## Data block
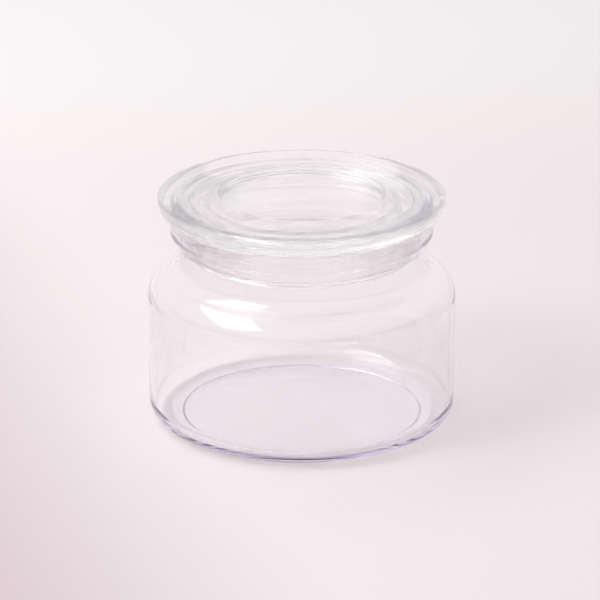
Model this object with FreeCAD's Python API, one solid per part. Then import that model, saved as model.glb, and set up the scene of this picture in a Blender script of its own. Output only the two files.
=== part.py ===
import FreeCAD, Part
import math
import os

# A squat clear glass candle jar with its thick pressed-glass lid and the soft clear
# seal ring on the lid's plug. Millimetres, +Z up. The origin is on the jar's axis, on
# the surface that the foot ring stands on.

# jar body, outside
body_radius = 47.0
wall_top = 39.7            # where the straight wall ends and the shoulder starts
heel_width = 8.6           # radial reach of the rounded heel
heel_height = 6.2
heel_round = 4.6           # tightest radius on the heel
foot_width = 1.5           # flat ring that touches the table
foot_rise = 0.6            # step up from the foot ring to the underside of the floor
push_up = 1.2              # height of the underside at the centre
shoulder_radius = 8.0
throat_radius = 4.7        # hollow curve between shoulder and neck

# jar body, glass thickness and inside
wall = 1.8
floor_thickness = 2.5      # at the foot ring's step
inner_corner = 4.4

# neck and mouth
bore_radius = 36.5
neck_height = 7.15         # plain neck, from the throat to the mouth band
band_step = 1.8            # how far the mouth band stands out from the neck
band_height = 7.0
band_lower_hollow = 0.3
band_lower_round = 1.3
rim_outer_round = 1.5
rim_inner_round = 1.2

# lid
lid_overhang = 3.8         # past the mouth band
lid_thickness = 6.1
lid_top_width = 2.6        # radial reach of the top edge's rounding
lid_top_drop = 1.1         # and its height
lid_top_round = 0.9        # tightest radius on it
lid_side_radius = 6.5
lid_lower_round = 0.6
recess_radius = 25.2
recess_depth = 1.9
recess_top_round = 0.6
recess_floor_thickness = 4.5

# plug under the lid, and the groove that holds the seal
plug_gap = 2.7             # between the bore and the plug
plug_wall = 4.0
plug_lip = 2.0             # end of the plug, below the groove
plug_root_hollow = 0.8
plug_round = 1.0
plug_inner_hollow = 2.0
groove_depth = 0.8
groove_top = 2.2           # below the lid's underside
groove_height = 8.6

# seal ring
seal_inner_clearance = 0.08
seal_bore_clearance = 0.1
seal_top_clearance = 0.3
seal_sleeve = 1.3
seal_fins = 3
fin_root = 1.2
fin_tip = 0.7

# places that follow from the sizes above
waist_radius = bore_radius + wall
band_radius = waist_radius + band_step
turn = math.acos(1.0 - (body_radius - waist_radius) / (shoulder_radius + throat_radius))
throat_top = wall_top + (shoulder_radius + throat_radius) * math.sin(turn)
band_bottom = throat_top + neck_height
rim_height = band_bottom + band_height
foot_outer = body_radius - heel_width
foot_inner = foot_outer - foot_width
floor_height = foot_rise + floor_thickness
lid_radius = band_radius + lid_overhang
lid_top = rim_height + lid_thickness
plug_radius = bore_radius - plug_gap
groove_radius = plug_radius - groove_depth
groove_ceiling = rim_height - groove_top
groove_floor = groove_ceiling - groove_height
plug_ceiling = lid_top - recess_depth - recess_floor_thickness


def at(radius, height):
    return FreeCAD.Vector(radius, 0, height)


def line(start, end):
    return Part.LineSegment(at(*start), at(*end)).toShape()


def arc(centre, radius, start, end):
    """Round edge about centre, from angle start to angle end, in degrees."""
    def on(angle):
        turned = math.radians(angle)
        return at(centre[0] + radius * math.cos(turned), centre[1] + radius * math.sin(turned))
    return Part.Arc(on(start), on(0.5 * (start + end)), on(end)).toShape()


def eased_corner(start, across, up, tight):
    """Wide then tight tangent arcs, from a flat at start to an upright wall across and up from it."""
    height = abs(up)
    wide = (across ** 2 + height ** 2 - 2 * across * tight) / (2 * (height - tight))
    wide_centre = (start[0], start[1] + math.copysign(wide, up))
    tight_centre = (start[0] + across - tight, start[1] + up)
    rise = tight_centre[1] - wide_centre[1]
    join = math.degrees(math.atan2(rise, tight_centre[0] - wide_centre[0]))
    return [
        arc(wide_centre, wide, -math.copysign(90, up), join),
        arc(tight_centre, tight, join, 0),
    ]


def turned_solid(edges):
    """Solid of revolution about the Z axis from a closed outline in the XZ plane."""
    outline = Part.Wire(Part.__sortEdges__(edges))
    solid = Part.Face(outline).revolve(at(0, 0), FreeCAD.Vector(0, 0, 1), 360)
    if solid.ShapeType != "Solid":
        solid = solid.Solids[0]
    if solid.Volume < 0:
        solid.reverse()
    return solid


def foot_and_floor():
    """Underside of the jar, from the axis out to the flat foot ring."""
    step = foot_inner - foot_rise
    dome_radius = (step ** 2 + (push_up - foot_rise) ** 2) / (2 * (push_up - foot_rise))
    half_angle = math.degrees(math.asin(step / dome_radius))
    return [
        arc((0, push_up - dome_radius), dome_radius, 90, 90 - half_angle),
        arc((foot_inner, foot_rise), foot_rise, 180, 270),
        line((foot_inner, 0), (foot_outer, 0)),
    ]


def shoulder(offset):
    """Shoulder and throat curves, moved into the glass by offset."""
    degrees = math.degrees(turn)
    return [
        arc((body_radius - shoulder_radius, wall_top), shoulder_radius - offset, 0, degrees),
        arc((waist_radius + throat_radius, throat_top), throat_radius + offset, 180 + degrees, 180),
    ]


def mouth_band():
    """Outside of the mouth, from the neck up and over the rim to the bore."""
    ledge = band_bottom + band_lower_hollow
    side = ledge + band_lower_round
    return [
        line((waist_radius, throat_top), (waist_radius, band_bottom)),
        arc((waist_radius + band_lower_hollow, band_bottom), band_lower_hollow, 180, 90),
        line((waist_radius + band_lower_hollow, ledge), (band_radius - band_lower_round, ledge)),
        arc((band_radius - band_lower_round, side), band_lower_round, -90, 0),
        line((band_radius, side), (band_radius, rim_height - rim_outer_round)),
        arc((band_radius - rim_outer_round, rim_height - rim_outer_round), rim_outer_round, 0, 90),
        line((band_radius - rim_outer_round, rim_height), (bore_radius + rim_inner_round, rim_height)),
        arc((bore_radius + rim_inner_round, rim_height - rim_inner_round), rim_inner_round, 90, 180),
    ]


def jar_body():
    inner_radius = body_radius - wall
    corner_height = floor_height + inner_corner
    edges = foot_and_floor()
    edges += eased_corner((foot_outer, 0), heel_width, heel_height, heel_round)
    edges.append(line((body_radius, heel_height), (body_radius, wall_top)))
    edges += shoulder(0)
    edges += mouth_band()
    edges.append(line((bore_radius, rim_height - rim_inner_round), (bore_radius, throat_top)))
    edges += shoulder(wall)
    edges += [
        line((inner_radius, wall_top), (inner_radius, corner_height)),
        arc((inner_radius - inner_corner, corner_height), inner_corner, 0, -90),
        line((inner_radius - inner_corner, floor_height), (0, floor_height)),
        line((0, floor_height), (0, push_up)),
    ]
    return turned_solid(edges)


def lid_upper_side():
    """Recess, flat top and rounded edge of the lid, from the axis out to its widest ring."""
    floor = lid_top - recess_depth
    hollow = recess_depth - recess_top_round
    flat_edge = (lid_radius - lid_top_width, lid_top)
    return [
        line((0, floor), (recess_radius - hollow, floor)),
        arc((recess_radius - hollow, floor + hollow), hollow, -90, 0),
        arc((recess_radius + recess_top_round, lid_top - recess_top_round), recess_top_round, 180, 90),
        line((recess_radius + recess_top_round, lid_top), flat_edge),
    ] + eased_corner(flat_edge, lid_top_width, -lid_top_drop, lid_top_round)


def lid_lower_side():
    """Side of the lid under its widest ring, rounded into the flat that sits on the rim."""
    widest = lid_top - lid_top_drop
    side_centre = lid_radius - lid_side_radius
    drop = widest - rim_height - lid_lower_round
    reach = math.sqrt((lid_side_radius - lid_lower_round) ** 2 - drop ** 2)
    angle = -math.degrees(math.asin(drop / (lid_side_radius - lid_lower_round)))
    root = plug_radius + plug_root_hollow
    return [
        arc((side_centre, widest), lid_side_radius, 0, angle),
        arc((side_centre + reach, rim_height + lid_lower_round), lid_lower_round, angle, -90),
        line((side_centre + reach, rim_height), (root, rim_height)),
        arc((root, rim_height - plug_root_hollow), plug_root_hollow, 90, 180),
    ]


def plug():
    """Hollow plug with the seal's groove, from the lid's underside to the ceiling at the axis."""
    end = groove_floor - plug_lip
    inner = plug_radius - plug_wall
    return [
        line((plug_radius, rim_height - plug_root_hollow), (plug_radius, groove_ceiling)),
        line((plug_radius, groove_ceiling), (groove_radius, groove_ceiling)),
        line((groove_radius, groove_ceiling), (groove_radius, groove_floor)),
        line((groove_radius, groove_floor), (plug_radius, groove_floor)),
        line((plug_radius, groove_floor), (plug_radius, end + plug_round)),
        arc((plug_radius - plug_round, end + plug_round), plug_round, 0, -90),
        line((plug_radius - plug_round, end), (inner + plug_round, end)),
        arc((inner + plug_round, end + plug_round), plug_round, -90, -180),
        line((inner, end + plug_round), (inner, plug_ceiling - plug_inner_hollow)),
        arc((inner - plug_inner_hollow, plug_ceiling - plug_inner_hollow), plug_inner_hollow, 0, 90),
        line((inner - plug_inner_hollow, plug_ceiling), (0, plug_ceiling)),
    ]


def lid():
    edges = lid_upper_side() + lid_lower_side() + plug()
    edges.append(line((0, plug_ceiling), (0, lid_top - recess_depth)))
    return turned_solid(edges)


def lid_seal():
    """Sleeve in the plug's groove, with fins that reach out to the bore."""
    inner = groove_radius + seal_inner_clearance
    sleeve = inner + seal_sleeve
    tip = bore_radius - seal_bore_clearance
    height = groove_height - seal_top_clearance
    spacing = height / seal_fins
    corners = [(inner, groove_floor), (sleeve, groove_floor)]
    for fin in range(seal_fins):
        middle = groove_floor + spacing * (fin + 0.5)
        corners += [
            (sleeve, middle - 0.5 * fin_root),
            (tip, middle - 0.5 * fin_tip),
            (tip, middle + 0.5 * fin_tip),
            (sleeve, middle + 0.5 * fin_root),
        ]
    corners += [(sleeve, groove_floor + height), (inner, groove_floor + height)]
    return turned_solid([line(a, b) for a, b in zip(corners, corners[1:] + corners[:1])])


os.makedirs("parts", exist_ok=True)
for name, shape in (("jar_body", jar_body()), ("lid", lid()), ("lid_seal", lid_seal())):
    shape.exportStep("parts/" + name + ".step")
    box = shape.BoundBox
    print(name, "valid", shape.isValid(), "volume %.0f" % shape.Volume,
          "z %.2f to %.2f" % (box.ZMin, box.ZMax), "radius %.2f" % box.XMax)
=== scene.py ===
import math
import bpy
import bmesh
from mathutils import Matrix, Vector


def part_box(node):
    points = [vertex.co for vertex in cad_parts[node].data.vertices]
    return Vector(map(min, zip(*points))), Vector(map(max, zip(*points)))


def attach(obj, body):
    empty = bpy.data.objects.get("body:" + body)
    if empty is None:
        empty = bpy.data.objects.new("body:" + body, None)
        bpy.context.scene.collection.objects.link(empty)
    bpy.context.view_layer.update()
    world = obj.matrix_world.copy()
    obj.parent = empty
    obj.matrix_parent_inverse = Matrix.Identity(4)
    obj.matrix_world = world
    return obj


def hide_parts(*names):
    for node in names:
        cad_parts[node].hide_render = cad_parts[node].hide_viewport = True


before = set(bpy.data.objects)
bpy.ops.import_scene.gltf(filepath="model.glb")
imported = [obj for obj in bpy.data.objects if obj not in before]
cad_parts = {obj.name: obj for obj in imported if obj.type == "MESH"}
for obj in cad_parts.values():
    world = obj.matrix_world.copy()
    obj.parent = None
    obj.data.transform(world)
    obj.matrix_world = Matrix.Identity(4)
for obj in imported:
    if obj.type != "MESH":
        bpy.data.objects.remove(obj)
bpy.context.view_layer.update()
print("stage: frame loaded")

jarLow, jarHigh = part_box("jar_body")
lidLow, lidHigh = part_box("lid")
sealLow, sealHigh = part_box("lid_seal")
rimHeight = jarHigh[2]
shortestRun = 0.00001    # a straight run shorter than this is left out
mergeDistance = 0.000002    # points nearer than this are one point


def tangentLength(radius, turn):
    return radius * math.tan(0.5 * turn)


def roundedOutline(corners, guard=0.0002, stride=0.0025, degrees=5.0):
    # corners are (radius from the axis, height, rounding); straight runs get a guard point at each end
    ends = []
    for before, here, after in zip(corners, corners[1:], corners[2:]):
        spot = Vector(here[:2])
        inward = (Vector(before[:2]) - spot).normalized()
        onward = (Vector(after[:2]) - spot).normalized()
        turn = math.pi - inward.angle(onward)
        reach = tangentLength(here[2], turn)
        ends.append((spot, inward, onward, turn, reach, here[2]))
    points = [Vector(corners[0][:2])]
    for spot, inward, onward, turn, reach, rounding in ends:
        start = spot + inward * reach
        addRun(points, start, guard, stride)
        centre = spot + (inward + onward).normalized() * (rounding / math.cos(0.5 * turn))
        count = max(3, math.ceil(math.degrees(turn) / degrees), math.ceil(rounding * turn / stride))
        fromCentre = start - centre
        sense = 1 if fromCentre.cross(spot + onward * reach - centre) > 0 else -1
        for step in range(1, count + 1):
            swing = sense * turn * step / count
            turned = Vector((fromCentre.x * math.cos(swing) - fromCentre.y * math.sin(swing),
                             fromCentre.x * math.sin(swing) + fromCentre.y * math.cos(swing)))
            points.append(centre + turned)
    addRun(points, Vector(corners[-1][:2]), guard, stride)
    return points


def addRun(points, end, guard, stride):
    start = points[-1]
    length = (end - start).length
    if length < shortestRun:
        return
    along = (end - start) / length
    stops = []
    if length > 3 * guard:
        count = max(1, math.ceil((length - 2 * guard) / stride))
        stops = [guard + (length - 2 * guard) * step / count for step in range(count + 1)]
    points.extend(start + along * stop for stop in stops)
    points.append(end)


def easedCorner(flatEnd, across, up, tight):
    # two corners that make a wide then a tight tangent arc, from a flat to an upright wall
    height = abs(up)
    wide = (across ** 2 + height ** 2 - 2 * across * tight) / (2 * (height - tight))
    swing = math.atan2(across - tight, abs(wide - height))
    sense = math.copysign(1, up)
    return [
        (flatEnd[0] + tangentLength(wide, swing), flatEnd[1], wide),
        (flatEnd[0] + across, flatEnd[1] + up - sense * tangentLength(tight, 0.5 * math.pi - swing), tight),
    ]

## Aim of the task
Search the listing above for the string "model". Copy every line that contains it.

## Result of this task
Model this object with FreeCAD's Python API, one solid per part. Then import that model, saved as model.glb, and set up the scene of this picture in a Blender script of its own. Output only the two files.
bpy.ops.import_scene.gltf(filepath="model.glb")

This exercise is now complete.